Available data start

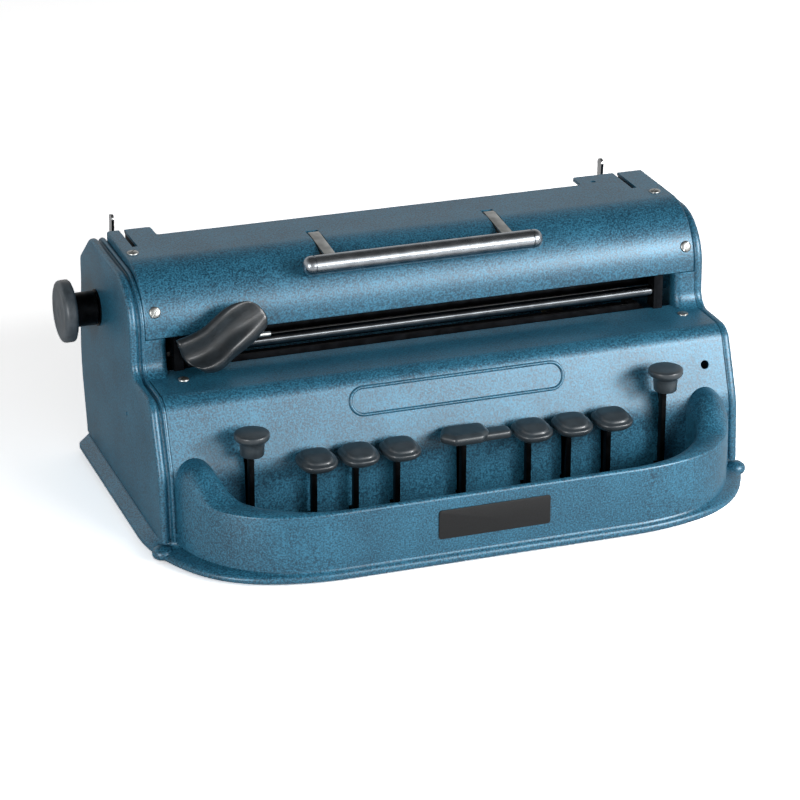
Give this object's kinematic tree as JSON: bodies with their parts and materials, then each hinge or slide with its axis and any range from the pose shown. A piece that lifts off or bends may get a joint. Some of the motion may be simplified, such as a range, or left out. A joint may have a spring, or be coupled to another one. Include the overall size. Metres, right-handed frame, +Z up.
{
  "type": "manual braille writer",
  "caption": "Desktop braille writing machine: keys on levers in a rounded front well, embossing carriage behind a slot, paper roller with side knobs and a fold-down carrying handle.",
  "frame": {"origin": "centre of the footprint, on the surface that the rubber feet stand on", "axes": "+X along the paper's width, towards the right knob; +Y from the keys to the back; +Z up"},
  "size_m": [0.3954, 0.234, 0.1485],
  "materials": {
    "hammertone_paint": "blue-teal hammertone stove enamel, semi-gloss",
    "rubber": "matt black rubber",
    "plated_steel": "zinc-plated steel",
    "chrome": "bright chrome plate",
    "brass": "turned brass",
    "black_steel": "black-oxide steel",
    "grey_plastic": "dark grey moulded plastic, glossy",
    "knob_plastic": "grey moulded plastic, satin",
    "label": "blank black anodised plate",
    "roller_rubber": "ground black rubber on a steel shaft"
  },
  "bodies": {
    "housing": {"base_casting": "hammertone_paint", "bottom_plate": "plated_steel", "rubber_feet": "rubber", "side_plate_left": "hammertone_paint", "side_plate_right": "hammertone_paint", "front_panel": "hammertone_paint", "top_cover": "hammertone_paint", "back_panel": "hammertone_paint", "paper_table": "hammertone_paint", "label_plate": "label", "housing_screws": "plated_steel", "key_shaft": "plated_steel", "front_rail": "chrome", "rear_rail": "plated_steel", "rail_brackets": "black_steel", "escapement_rack": "plated_steel", "inner_brackets": "plated_steel", "roller_bushes": "black_steel", "bell": "brass", "margin_rail": "plated_steel", "key_springs": "plated_steel"},
    "key_dot_1": {"dot_lever_1": "black_steel", "dot_cap_1": "grey_plastic"},
    "key_dot_2": {"dot_lever_2": "black_steel", "dot_cap_2": "grey_plastic"},
    "key_dot_3": {"dot_lever_3": "black_steel", "dot_cap_3": "grey_plastic"},
    "key_dot_4": {"dot_lever_4": "black_steel", "dot_cap_4": "grey_plastic"},
    "key_dot_5": {"dot_lever_5": "black_steel", "dot_cap_5": "grey_plastic"},
    "key_dot_6": {"dot_lever_6": "black_steel", "dot_cap_6": "grey_plastic"},
    "key_space": {"space_lever": "black_steel", "space_bar": "grey_plastic"},
    "key_line": {"line_lever": "black_steel", "line_key": "grey_plastic"},
    "key_backspace": {"backspace_lever": "black_steel", "backspace_key": "grey_plastic"},
    "bar_1": {"emboss_bar_1": "plated_steel"},
    "bar_2": {"emboss_bar_2": "plated_steel"},
    "bar_3": {"emboss_bar_3": "plated_steel"},
    "bar_4": {"emboss_bar_4": "plated_steel"},
    "bar_5": {"emboss_bar_5": "plated_steel"},
    "bar_6": {"emboss_bar_6": "plated_steel"},
    "carriage": {"carriage_frame": "plated_steel", "embossing_head": "chrome", "embossing_pins": "plated_steel"},
    "head_lever_body": {"head_lever": "grey_plastic"},
    "paper_feed": {"paper_roller": "roller_rubber", "ratchet_wheel": "plated_steel", "knob_left": "knob_plastic", "knob_right": "knob_plastic"},
    "paper_release": {"pressure_shaft": "plated_steel", "release_levers": "chrome"},
    "margin_left": {"margin_stop_left": "plated_steel"},
    "margin_right": {"margin_stop_right": "plated_steel"},
    "handle": {"carry_handle": "chrome"},
    "spring_drum": {"mainspring_drum": "brass"},
    "line_feed_pawl": {"line_pawl": "plated_steel"}
  },
  "joints": [
    {"name": "key_dot_1_press", "type": "hinge", "parent": "housing", "child": "key_dot_1", "pos_m": [0, 0.002, 0.019], "axis": [1, 0, 0], "range_deg": [0, 7.3], "stiffness_Nm_per_rad": 0.6, "springref_deg": -8.59, "deforming": ["key_springs"]},
    {"name": "key_dot_2_press", "type": "hinge", "parent": "housing", "child": "key_dot_2", "pos_m": [0, 0.002, 0.019], "axis": [1, 0, 0], "range_deg": [0, 7.3], "stiffness_Nm_per_rad": 0.6, "springref_deg": -8.59, "deforming": ["key_springs"]},
    {"name": "key_dot_3_press", "type": "hinge", "parent": "housing", "child": "key_dot_3", "pos_m": [0, 0.002, 0.019], "axis": [1, 0, 0], "range_deg": [0, 7.3], "stiffness_Nm_per_rad": 0.6, "springref_deg": -8.59, "deforming": ["key_springs"]},
    {"name": "key_dot_4_press", "type": "hinge", "parent": "housing", "child": "key_dot_4", "pos_m": [0, 0.002, 0.019], "axis": [1, 0, 0], "range_deg": [0, 7.3], "stiffness_Nm_per_rad": 0.6, "springref_deg": -8.59, "deforming": ["key_springs"]},
    {"name": "key_dot_5_press", "type": "hinge", "parent": "housing", "child": "key_dot_5", "pos_m": [0, 0.002, 0.019], "axis": [1, 0, 0], "range_deg": [0, 7.3], "stiffness_Nm_per_rad": 0.6, "springref_deg": -8.59, "deforming": ["key_springs"]},
    {"name": "key_dot_6_press", "type": "hinge", "parent": "housing", "child": "key_dot_6", "pos_m": [0, 0.002, 0.019], "axis": [1, 0, 0], "range_deg": [0, 7.3], "stiffness_Nm_per_rad": 0.6, "springref_deg": -8.59, "deforming": ["key_springs"]},
    {"name": "key_space_press", "type": "hinge", "parent": "housing", "child": "key_space", "pos_m": [0, 0.002, 0.019], "axis": [1, 0, 0], "range_deg": [0, 7.3], "stiffness_Nm_per_rad": 0.6, "springref_deg": -8.59, "deforming": ["key_springs"]},
    {"name": "key_line_press", "type": "hinge", "parent": "housing", "child": "key_line", "pos_m": [0, 0.002, 0.019], "axis": [1, 0, 0], "range_deg": [0, 7.3], "stiffness_Nm_per_rad": 0.6, "springref_deg": -8.59, "deforming": ["key_springs"]},
    {"name": "key_backspace_press", "type": "hinge", "parent": "housing", "child": "key_backspace", "pos_m": [0, 0.002, 0.019], "axis": [1, 0, 0], "range_deg": [0, 7.3], "stiffness_Nm_per_rad": 0.6, "springref_deg": -8.59, "deforming": ["key_springs"]},
    {"name": "bar_1_lift", "type": "slide", "parent": "housing", "child": "bar_1", "axis": [0, 0, 1], "range_m": [0, 0.0018]},
    {"name": "bar_2_lift", "type": "slide", "parent": "housing", "child": "bar_2", "axis": [0, 0, 1], "range_m": [0, 0.0018]},
    {"name": "bar_3_lift", "type": "slide", "parent": "housing", "child": "bar_3", "axis": [0, 0, 1], "range_m": [0, 0.0018]},
    {"name": "bar_4_lift", "type": "slide", "parent": "housing", "child": "bar_4", "axis": [0, 0, 1], "range_m": [0, 0.0018]},
    {"name": "bar_5_lift", "type": "slide", "parent": "housing", "child": "bar_5", "axis": [0, 0, 1], "range_m": [0, 0.0018]},
    {"name": "bar_6_lift", "type": "slide", "parent": "housing", "child": "bar_6", "axis": [0, 0, 1], "range_m": [0, 0.0018]},
    {"name": "line_pawl_lift", "type": "slide", "parent": "housing", "child": "line_feed_pawl", "axis": [0, 0, 1], "range_m": [0, 0.0051]},
    {"name": "carriage_travel", "type": "slide", "parent": "housing", "child": "carriage", "axis": [1, 0, 0], "range_m": [0, 0.254]},
    {"name": "head_lever_press", "type": "hinge", "parent": "carriage", "child": "head_lever_body", "pos_m": [0, -0.0048, 0.106], "axis": [1, 0, 0], "range_deg": [0, 12], "stiffness_Nm_per_rad": 0.15, "springref_deg": -5.73},
    {"name": "mainspring_turn", "type": "hinge", "parent": "housing", "child": "spring_drum", "pos_m": [0.135, 0.07, 0.03], "axis": [0, 0, 1], "range_deg": [0, 730]},
    {"name": "paper_roll", "type": "hinge", "parent": "housing", "child": "paper_feed", "pos_m": [0, 0.0725, 0.1038], "axis": [1, 0, 0], "continuous": true},
    {"name": "paper_release_turn", "type": "hinge", "parent": "housing", "child": "paper_release", "pos_m": [0, 0.075, 0.08], "axis": [1, 0, 0], "range_deg": [0, 33]},
    {"name": "margin_left_slide", "type": "slide", "parent": "housing", "child": "margin_left", "axis": [1, 0, 0], "range_m": [0, 0.1]},
    {"name": "margin_right_slide", "type": "slide", "parent": "housing", "child": "margin_right", "axis": [-1, 0, 0], "range_m": [0, 0.1]},
    {"name": "handle_swing", "type": "hinge", "parent": "housing", "child": "handle", "pos_m": [0, 0.039, 0.1425], "axis": [-1, 0, 0], "range_deg": [0, 75]}
  ],
  "couplings": [
    {"joint": "bar_1_lift", "follows": "key_dot_1_press", "m_per_rad": 0.013},
    {"joint": "bar_2_lift", "follows": "key_dot_2_press", "m_per_rad": 0.013},
    {"joint": "bar_3_lift", "follows": "key_dot_3_press", "m_per_rad": 0.013},
    {"joint": "bar_4_lift", "follows": "key_dot_4_press", "m_per_rad": 0.013},
    {"joint": "bar_5_lift", "follows": "key_dot_5_press", "m_per_rad": 0.013},
    {"joint": "bar_6_lift", "follows": "key_dot_6_press", "m_per_rad": 0.013},
    {"joint": "line_pawl_lift", "follows": "key_line_press", "m_per_rad": 0.039},
    {"joint": "mainspring_turn", "follows": "carriage_travel", "rad_per_m": 50}
  ]
}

Available data end

What you have to do:
Extract all lines containing the word "materials".

Answer to this problem:
Give this object's kinematic tree as JSON: bodies with their parts and materials, then each hinge or slide with its axis and any range from the pose shown. A piece that lifts off or bends may get a joint. Some of the motion may be simplified, such as a range, or left out. A joint may have a spring, or be coupled to another one. Include the overall size. Metres, right-handed frame, +Z up.
  "materials": {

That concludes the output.